Young mostly stood around when Murray handled the ball in the half court, often disengaging from possessions and wandering out to the logo. He still took 80% of his threes off the dribble, which is in line with his previous three seasons. That’s despite shooting under 33% on pull-up triples compared to 42% off the catch for his career. If a coach with Snyder’s pedigree can’t convince Young to adapt, I’m not sure anyone can.
Murray could also amp up his cutting, relocating, and off-the-catch attacking to make himself more of a pressure release for Young, which would help compensate for the fact that he isn’t much of a spot-up threat (32.4% on catch-and-shoot threes last season). That last part wasn’t just a Murray problem, either; the Hawks as a team ranked dead last in 3-point attempt rate and 21st in 3-point percentage. (That they nonetheless managed a top-10 offensive rating is a tribute to Young’s wizardry.) Ideally, there will be more room to breathe this year with John Collins gone, De’Andre Hunter sliding up to the four, and another wing – presumably AJ Griffin – jumping into the starting lineup.
But the Hawks need to improve most at the other end of the floor.

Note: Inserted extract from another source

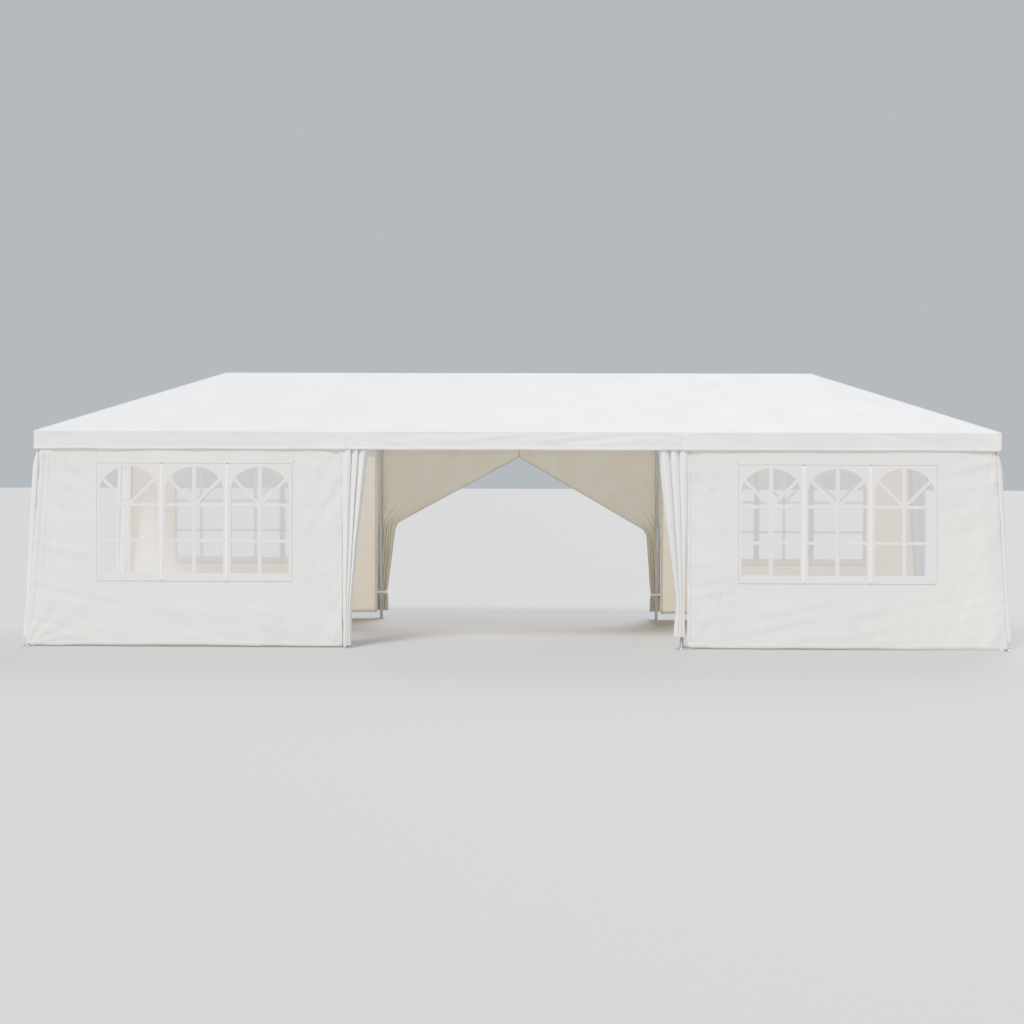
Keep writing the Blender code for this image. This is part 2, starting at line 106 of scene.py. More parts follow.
def soft_noise(x: Array, y: Array, seed: int) -> Array:
    """Smooth value noise with one lattice step to each unit.

    Args:
        x: First coordinate, in lattice steps.
        y: Second coordinate, in lattice steps.
        seed: Seed of the lattice.

    Returns:
        Values from -1 to 1.
    """
    size = 64
    lattice = np.random.default_rng(seed).uniform(-1.0, 1.0, (size, size))
    x, y = np.broadcast_arrays(np.asarray(x, float), np.asarray(y, float))
    column, row = np.floor(x).astype(int), np.floor(y).astype(int)
    u, v = x - column, y - row
    u, v = u * u * (3 - 2 * u), v * v * (3 - 2 * v)
    low = lattice[row % size, column % size] * (1 - u) + lattice[row % size, (column + 1) % size] * u
    row = row + 1
    high = lattice[row % size, column % size] * (1 - u) + lattice[row % size, (column + 1) % size] * u
    return low * (1 - v) + high * v


def streaks(x: Array, y: Array, turn: float, length: float, width: float, seed: int) -> Array:
    """Noise drawn out along one direction, as tension folds are.

    Args:
        x: First coordinate, in metres.
        y: Second coordinate, in metres.
        turn: Direction of the folds in degrees from the first coordinate.
        length: Length of a fold.
        width: Width of a fold.
        seed: Seed of the noise.

    Returns:
        Values from -1 to 1.
    """
    c, s = math.cos(math.radians(turn)), math.sin(math.radians(turn))
    return soft_noise((x * c + y * s) / length + 9.3, (y * c - x * s) / width + 4.7, seed)


def fan(dx: Array, dy: Array, rays: int, reach: float, seed: float) -> Array:
    """Creases that spread from a point where the cloth is held.

    Args:
        dx: First coordinate from the point, in metres.
        dy: Second coordinate from the point.
        rays: Number of creases in a whole turn.
        reach: Distance over which they fade.
        seed: Turns the creases and makes them uneven.

    Returns:
        Values from -1 to 1.
    """
    radius, angle = np.hypot(dx, dy), np.arctan2(dy, dx)
    ray = np.cos(rays * angle + 1.8 * np.sin(3 * angle + seed) + 2 * seed)
    return ray * np.exp(-radius / reach) * settle(radius, reach * 0.22)


def settle(distance: Array, reach: float) -> Array:
    """0 on a support, rising to 1 away from it."""
    return 1 - np.exp(-((distance / reach) ** 2))


def unit(vectors: Array) -> Array:
    """Vectors of length 1 along the given ones."""
    return vectors / np.maximum(np.linalg.norm(vectors, axis=-1, keepdims=True), 1e-9)


def stacked(*parts: Numbers) -> Array:
    """Points from their coordinates, any of which may be a single number."""
    return np.stack(np.broadcast_arrays(*parts), axis=-1)


def paced(start: float, end: float, step: float) -> Array:
    """Even positions from start to end, no further apart than a step."""
    return np.linspace(start, end, max(2, math.ceil(abs(end - start) / step) + 1))


def square_to(way: Vector, axis: Vector) -> Vector:
    """The part of a direction that is square to an axis of length 1, made as long as 1."""
    return (way - axis * way.dot(axis)).normalized()


def whole_turn(count: int) -> Array:
    """Even angles of a whole turn, without its end."""
    return np.arange(count) * (2 * math.pi / count)


def joined(*runs: Array) -> Array:
    """Runs of positions one after another, without the doubled joints."""
    return np.concatenate([runs[0]] + [run[1:] for run in runs[1:]])


def along_stations(heights: Array, stations: Sequence[Sequence[float]], blur: float) -> Array:
    """Values between stations, with the corners at the stations rounded off.

    Args:
        heights: Heights to read at.
        stations: Height and values of each station, lowest first.
        blur: Half the height over which a corner is rounded.

    Returns:
        One row of values for each value of a station.
    """
    levels, *columns = np.array(stations, float).T
    spots = np.array([heights + step for step in np.linspace(-blur, blur, 9)])
    return np.array([np.mean(np.interp(spots, levels, column), axis=0) for column in columns])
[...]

Last year, they surrendered a ton of shots at the rim, fouled a lot, and struggled to clean the defensive glass, and almost all of those issues stemmed from leakiness at the point of attack. While that comes with the territory for Young, the infrastructure around him can be stronger. Murray did his job, but as a perimeter defender who doesn’t excel as a low man, he can only impact so much. Hunter, the team’s de facto wing stopper, has to start living up to his defensive potential. Third-year forward Jalen Johnson has fantastic tools that he can only actualize by improving his on-ball technique. Ditto for Saddiq Bey.
Atlanta’s center rotation is its strongest defensive link. Clint Capela and Onyeka Okongwu are both capable of putting out fires on the backline, playing between two guys in drop coverage, and executing late switches while staying connected to ball-handlers in space. That allows the Hawks’ help defenders to stay home on shooters, while their on-ball defenders veer back to take away pick-and-pops. One of the few things the team did well defensively last season was suppress opponent 3-point attempts. Tighten things up on the perimeter and contain the ball a bit better and this team can get into the league-average range. Coupled with an elite offense, that would allow the Hawks to sniff 50 wins.
For now, though, these trades still read as cautionary tales. They might have even helped chill the market for available flawed stars like Damian Lillard, James Harden, and Pascal Siakam. If so, maybe better outcomes in Year 2 will have a thawing effect, showing that big swings can be worthwhile for middle-of-the-road, mid-market teams – even if the payoff isn’t immediate.